Exercise requirements ▸ Write the data out again in full, with no departure from the original.

— Begin Provided data —

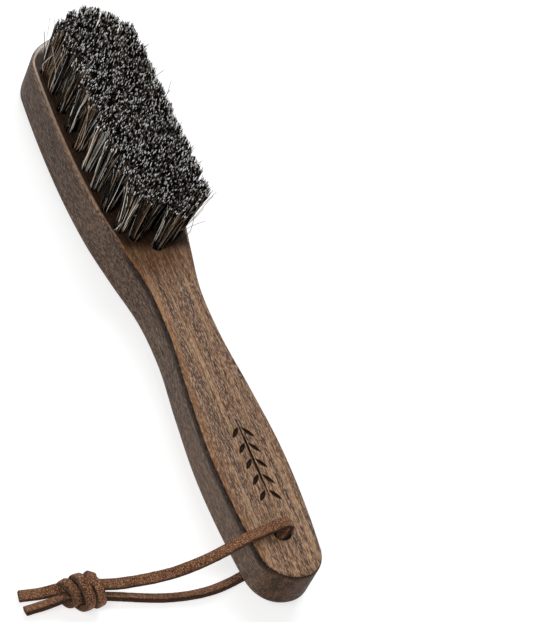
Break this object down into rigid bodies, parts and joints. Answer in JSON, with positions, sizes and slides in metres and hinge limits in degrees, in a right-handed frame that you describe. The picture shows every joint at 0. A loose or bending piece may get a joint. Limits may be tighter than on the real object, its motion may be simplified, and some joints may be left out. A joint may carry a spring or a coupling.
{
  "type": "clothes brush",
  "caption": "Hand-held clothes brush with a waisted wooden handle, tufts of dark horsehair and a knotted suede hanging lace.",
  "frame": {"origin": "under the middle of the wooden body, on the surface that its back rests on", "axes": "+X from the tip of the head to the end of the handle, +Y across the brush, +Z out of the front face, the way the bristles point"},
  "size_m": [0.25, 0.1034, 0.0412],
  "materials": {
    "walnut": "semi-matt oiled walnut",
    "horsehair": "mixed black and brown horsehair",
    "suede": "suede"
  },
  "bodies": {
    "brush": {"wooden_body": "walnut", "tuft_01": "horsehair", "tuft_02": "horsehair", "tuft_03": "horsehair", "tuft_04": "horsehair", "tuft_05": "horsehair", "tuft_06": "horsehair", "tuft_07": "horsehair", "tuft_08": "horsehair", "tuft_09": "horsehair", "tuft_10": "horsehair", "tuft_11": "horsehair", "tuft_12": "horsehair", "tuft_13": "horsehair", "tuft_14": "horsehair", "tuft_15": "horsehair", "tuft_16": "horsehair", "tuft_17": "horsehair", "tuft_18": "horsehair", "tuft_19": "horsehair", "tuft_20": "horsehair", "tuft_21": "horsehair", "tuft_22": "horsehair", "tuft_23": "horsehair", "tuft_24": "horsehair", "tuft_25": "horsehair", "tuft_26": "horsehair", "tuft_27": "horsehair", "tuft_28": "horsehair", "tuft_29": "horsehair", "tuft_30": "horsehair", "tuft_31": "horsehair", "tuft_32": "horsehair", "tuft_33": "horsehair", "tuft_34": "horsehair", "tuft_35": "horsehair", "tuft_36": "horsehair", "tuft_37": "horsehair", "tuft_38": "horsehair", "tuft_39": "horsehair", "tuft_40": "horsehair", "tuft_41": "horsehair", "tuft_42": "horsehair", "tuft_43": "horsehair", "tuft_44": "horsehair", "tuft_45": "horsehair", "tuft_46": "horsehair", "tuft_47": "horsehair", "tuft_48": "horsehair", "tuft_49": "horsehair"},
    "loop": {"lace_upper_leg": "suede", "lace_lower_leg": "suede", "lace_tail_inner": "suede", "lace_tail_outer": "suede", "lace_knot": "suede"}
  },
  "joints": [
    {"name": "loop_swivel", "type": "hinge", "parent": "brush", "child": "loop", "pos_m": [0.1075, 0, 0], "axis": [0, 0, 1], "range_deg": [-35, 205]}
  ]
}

— End Provided data —

Response to the task ▸
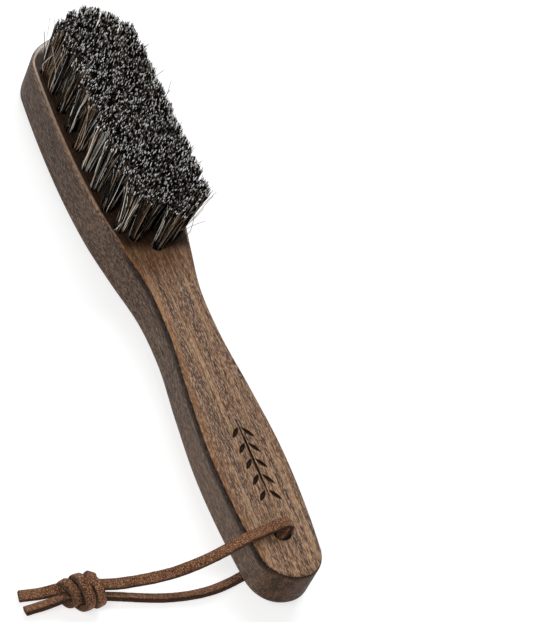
Break this object down into rigid bodies, parts and joints. Answer in JSON, with positions, sizes and slides in metres and hinge limits in degrees, in a right-handed frame that you describe. The picture shows every joint at 0. A loose or bending piece may get a joint. Limits may be tighter than on the real object, its motion may be simplified, and some joints may be left out. A joint may carry a spring or a coupling.
{
  "type": "clothes brush",
  "caption": "Hand-held clothes brush with a waisted wooden handle, tufts of dark horsehair and a knotted suede hanging lace.",
  "frame": {"origin": "under the middle of the wooden body, on the surface that its back rests on", "axes": "+X from the tip of the head to the end of the handle, +Y across the brush, +Z out of the front face, the way the bristles point"},
  "size_m": [0.25, 0.1034, 0.0412],
  "materials": {
    "walnut": "semi-matt oiled walnut",
    "horsehair": "mixed black and brown horsehair",
    "suede": "suede"
  },
  "bodies": {
    "brush": {"wooden_body": "walnut", "tuft_01": "horsehair", "tuft_02": "horsehair", "tuft_03": "horsehair", "tuft_04": "horsehair", "tuft_05": "horsehair", "tuft_06": "horsehair", "tuft_07": "horsehair", "tuft_08": "horsehair", "tuft_09": "horsehair", "tuft_10": "horsehair", "tuft_11": "horsehair", "tuft_12": "horsehair", "tuft_13": "horsehair", "tuft_14": "horsehair", "tuft_15": "horsehair", "tuft_16": "horsehair", "tuft_17": "horsehair", "tuft_18": "horsehair", "tuft_19": "horsehair", "tuft_20": "horsehair", "tuft_21": "horsehair", "tuft_22": "horsehair", "tuft_23": "horsehair", "tuft_24": "horsehair", "tuft_25": "horsehair", "tuft_26": "horsehair", "tuft_27": "horsehair", "tuft_28": "horsehair", "tuft_29": "horsehair", "tuft_30": "horsehair", "tuft_31": "horsehair", "tuft_32": "horsehair", "tuft_33": "horsehair", "tuft_34": "horsehair", "tuft_35": "horsehair", "tuft_36": "horsehair", "tuft_37": "horsehair", "tuft_38": "horsehair", "tuft_39": "horsehair", "tuft_40": "horsehair", "tuft_41": "horsehair", "tuft_42": "horsehair", "tuft_43": "horsehair", "tuft_44": "horsehair", "tuft_45": "horsehair", "tuft_46": "horsehair", "tuft_47": "horsehair", "tuft_48": "horsehair", "tuft_49": "horsehair"},
    "loop": {"lace_upper_leg": "suede", "lace_lower_leg": "suede", "lace_tail_inner": "suede", "lace_tail_outer": "suede", "lace_knot": "suede"}
  },
  "joints": [
    {"name": "loop_swivel", "type": "hinge", "parent": "brush", "child": "loop", "pos_m": [0.1075, 0, 0], "axis": [0, 0, 1], "range_deg": [-35, 205]}
  ]
}